The introduction of anti-CGRP mAbs is a great advancement in migraine treatment because of responder rates with very favorable adverse event profiles. The highest percentage of patients with > 50% reduction in migraine days with each mAb ranges from 47.7%–62%. This suggests a difference in the ratio of responders between the different mAbs. However, the therapeutic gain range is 22–23.7% indicating that anti-CGRP mAbs have a similar efficacy regardless of target (receptor or ligand) and administration form (subcutaneous or intravenous) (Fig. 11).
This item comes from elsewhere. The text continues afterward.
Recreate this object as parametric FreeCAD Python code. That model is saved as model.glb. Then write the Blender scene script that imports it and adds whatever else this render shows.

The therapeutic gain with erenumab is increased with higher dosage (Fig. 11). Interestingly, the proportion of patients reaching ≥75% reduction from baseline at 3 months is also statistically significant with anti-CGRP mAbs compared to placebo. This suggests that there are subpopulations who greatly benefit from anti-CGRP mAbs. Efforts should be made to identify these patients and biomarkers that can predict treatment response. The long-term effects (sustained efficacy and safety) of anti-CGRP mAbs remains to be investigated in real world studies. The rate of anti-drug binding antibodies is low in all trials reporting this parameter [55, 66, 67, 69, 70]. Adverse events related to the development of anti-drug antibodies has not been reported in anti-CGRP clinical trials. Whether anti-drug antibodies inactivate the clinical effect depends on the concentration of neutralizing anti-drug antibodies. Consequently, the detection of anti-drug antibodies itself is not a contraindication for treating with anti-CGRP mAbs.
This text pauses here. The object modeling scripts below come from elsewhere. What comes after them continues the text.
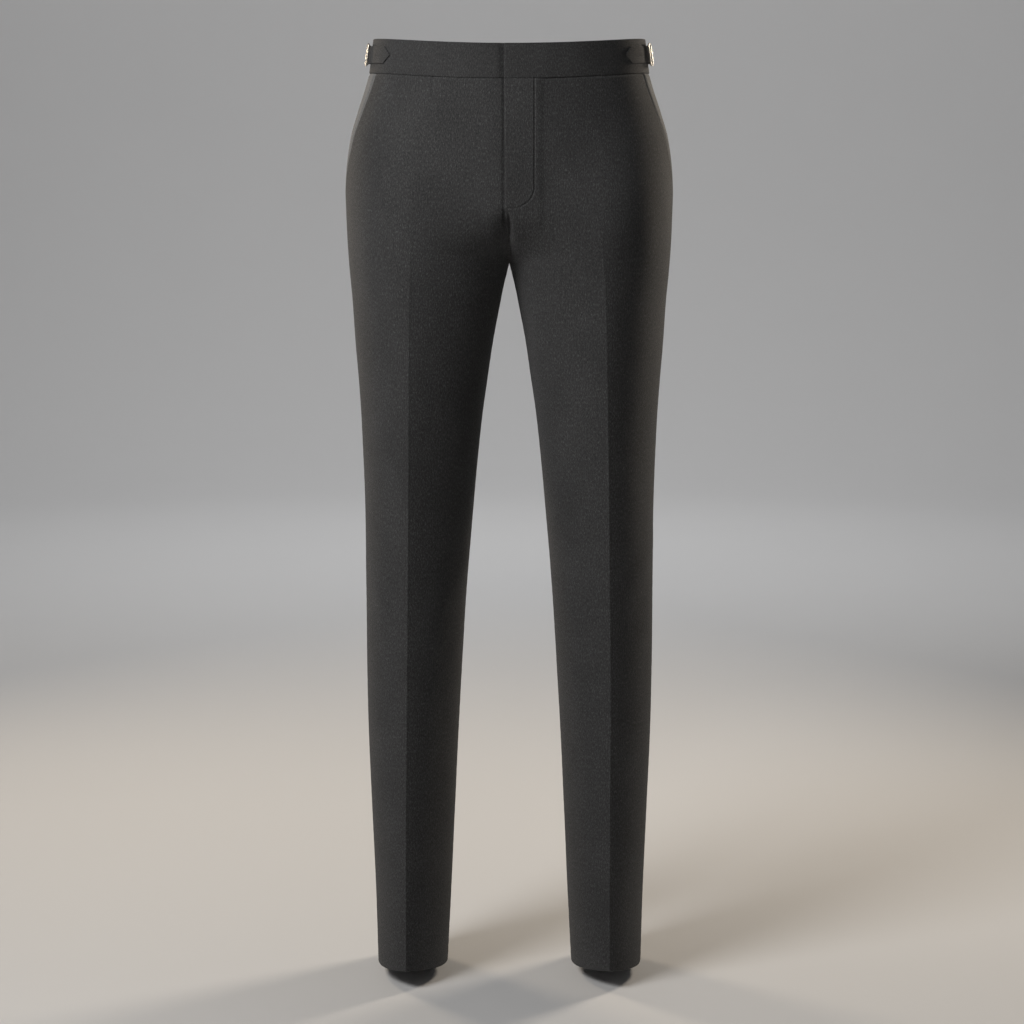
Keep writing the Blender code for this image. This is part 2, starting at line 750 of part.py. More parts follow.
def buckle_outline():
    """The wire's middle line: a rectangle with round corners, as distances along and up."""
    reach_along, reach_up = BUCKLE_WIDTH / 2 - WIRE_RADIUS, BUCKLE_HEIGHT / 2 - WIRE_RADIUS
    corners = ((1, 1, 0), (-1, 1, 90), (-1, -1, 180), (1, -1, 270))
    for right, top, start in corners:
        for step in range(5):
            turn = math.radians(start + 90 * step / 4)
            yield (
                right * (reach_along - BUCKLE_CORNER) + BUCKLE_CORNER * math.cos(turn),
                top * (reach_up - BUCKLE_CORNER) + BUCKLE_CORNER * math.sin(turn),
            )


def wire_ring(side, along, up, along_next, up_next, out, radius, sides=8):
    """Points round the wire, square to its run."""
    run = math.hypot(along_next, up_next)
    across = (up_next / run, -along_next / run)
    ring = []
    for step in range(sides):
        turn = 2 * math.pi * step / sides
        flat, high = radius * math.cos(turn), radius * math.sin(turn)
        ring.append(at_buckle(side, along + across[0] * flat, up + across[1] * flat, out + high))
    return ring


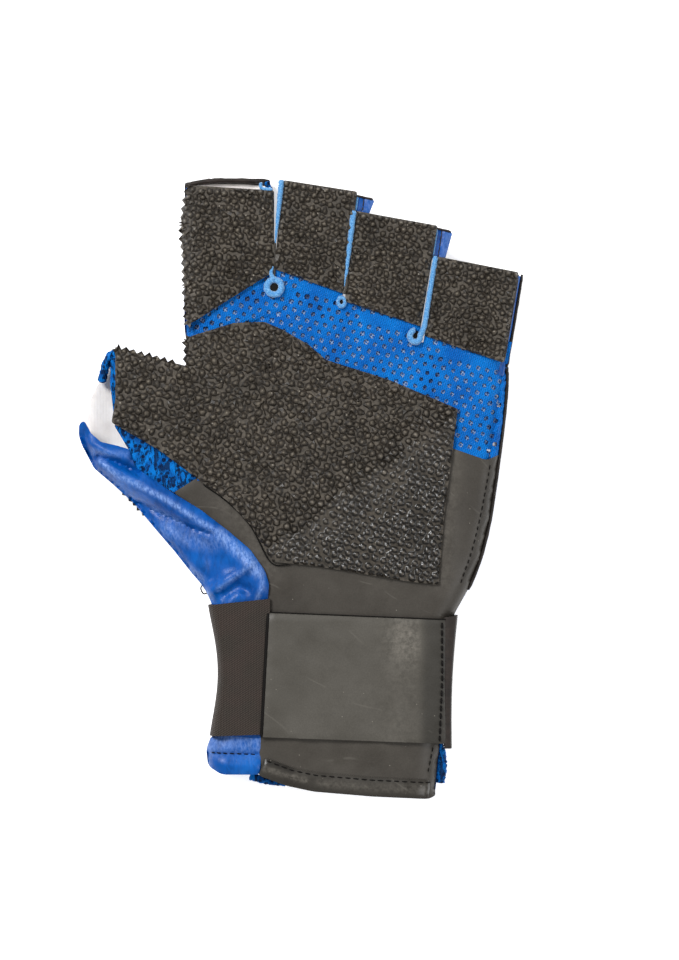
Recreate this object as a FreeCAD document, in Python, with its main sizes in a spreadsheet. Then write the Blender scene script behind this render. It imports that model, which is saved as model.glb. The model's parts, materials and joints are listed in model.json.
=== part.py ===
import FreeCAD, Part
import math
import os

import Sketcher

# A short-finger grip glove for the left hand, laid flat on its back.
#   +X  towards the little finger        +Y  towards the fingertips
#   +Z  out of the palm                  origin: middle of the plan, on the rest surface
# The glove is a stack of flat panels.  From the rest surface up: rubber on the back, back panel,
# lining, the hollow for the hand, lining, palm panel, rubber on the palm.  Side walls join the
# two faces.  Fingers, thumb and the hook tab are cut free along the lines where they bend.

os.makedirs("parts", exist_ok=True)
doc = FreeCAD.newDocument("grip_glove")

# ---------------------------------------------------------------- driving dimensions, in mm
SIZES = {
    # heights above the rest surface
    "back_grip_top": 2.2,
    "back_panel_top": 3.4,
    "back_lining_top": 4.0,
    "palm_lining_base": 13.6,
    "palm_base": 14.2,
    "palm_top": 15.4,
    "grip_top": 18.0,
    "binding_top": 17.2,
    "hem_top": 16.4,
    "cuff_back_base": 4.6,
    "cuff_back_top": 5.8,
    "strap_base": 15.5,
    "strap_top": 17.2,
    "strap_back_base": 3.8,
    "loop_base": 2.6,
    "hook_top": 2.3,
    "tab_top": 1.5,
    # thicknesses and gaps
    "wall": 1.2,
    "lining": 0.6,
    "binding_width": 1.0,
    "crease_gap": 0.2,
    "hem_width": 6.4,
    # wrist strap, seen from the palm
    "strap_left": -31.6,
    "strap_elastic_right": -11.4,
    "strap_right": 51.2,
    "strap_low": -85.0,
    "strap_high": -41.5,
    "elastic_low": -82.6,
    "elastic_high": -39.0,
    "strap_fold": 3.6,
    "tab_hinge_x": -12.0,
    "tab_free_end": 26.0,
    "tab_width": 38.0,
    # stitches and web loops
    "stitch_length": 1.8,
    "stitch_width": 0.5,
    "stitch_pitch": 3.0,
    "bold_stitch_length": 2.6,
    "bold_stitch_pitch": 3.6,
    "loop_radius": 2.4,
    "loop_wire": 0.8,
    # each finger: middle of its bend line, lean to the little-finger side, widths and lengths
    "index_x": -24.9,
    "index_y": 67.2,
    "index_lean": 0.0,
    "index_width": 29.2,
    "index_length": 33.0,
    "index_back_length": 36.3,
    "middle_x": 2.3,
    "middle_y": 66.0,
    "middle_lean": 7.5,
    "middle_width": 22.6,
    "middle_length": 34.6,
    "middle_back_length": 34.6,
    "ring_x": 26.9,
    "ring_y": 55.4,
    "ring_lean": 8.5,
    "ring_width": 24.2,
    "ring_length": 34.6,
    "ring_back_length": 34.6,
    "little_x": 54.3,
    "little_y": 43.5,
    "little_lean": 9.5,
    "little_width": 28.0,
    "little_length": 31.0,
    "little_back_length": 31.0,
}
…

Pituitary adenylate cyclase-activating polypeptide (PACAP) belongs to the superfamily of glucagon/secretin peptides and two bioactive forms exist, PACAP38 and PACAP27 [71]. PACAP38 exists in the trigeminovascular system and deep brain structures amongst others [72‐75]. PACAP38 mediates its effect through three receptors, pituitary adenylate cyclase-activating polypeptide type I (PAC₁), VPAC₁ and VPAC₂. Like the CGRP pathway, these receptors cause an activation of adenylate cyclase leading to increased cAMP production [76]. Vasoactive intestinal peptide (VIP) has a similar structure to PACAP38 and affinity for VPAC₁ and VPAC₂ receptors. The two peptides differs in that PACAP38 has a much higher affinity for the PAC₁ receptor [77]. Furthermore, PACAP38 infusions can cause migraine-like attacks while VIP cannot [78, 79]. Thus, only PACAP38 and the PAC₁ receptor in this pathway are of interest as drug targets.
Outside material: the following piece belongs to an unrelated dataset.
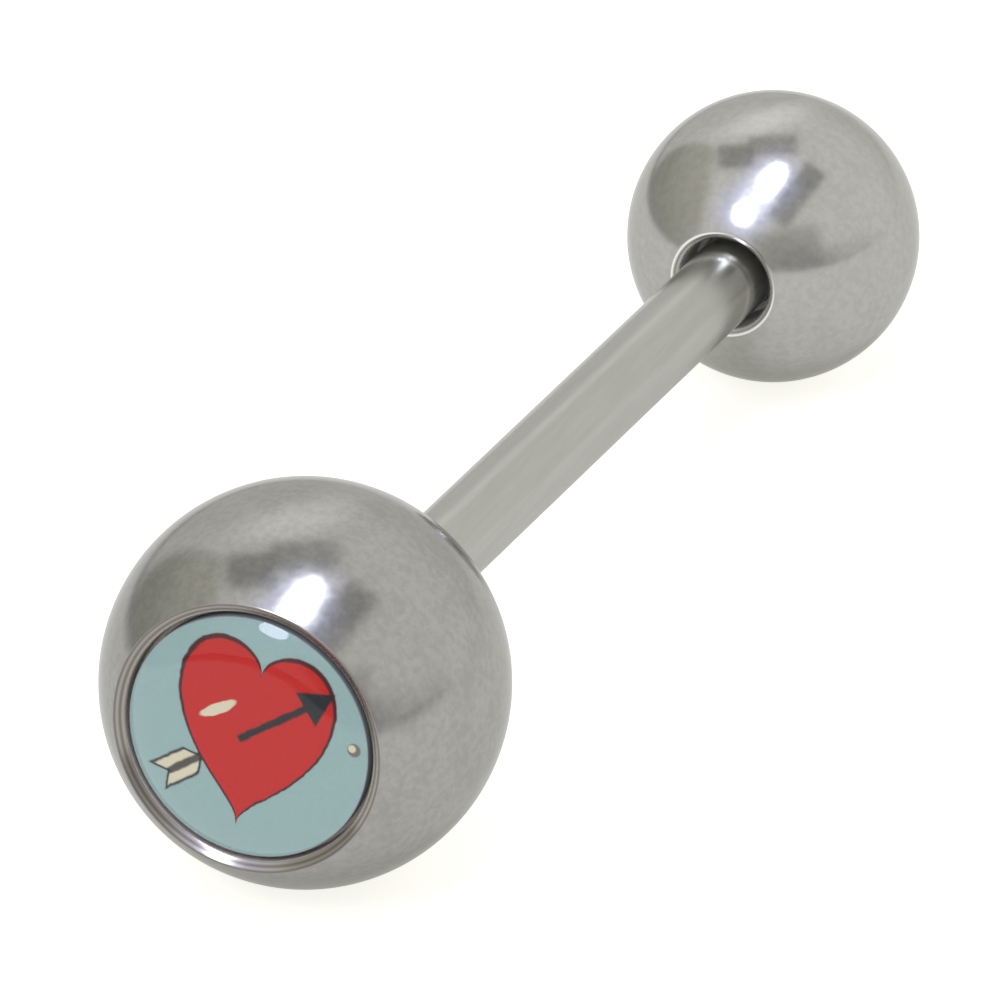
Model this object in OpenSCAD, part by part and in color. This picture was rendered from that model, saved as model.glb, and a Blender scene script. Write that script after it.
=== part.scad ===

There are currently two mAbs, ALD1910 and AMG-301, in development for the PACAP38 pathway (Fig. 3) (Table 4). ALD1910 targets the PACAP38 ligand [80] and AMD-301 targets the PAC₁ receptor [81]. ALD1910 is undergoing preclinical studies and AMG-301 has recently undergone a phase II clinical trial (NCT03238781). No results of either drug have been released so far but results from the AMG-301 trial is expected to be published mid-2019.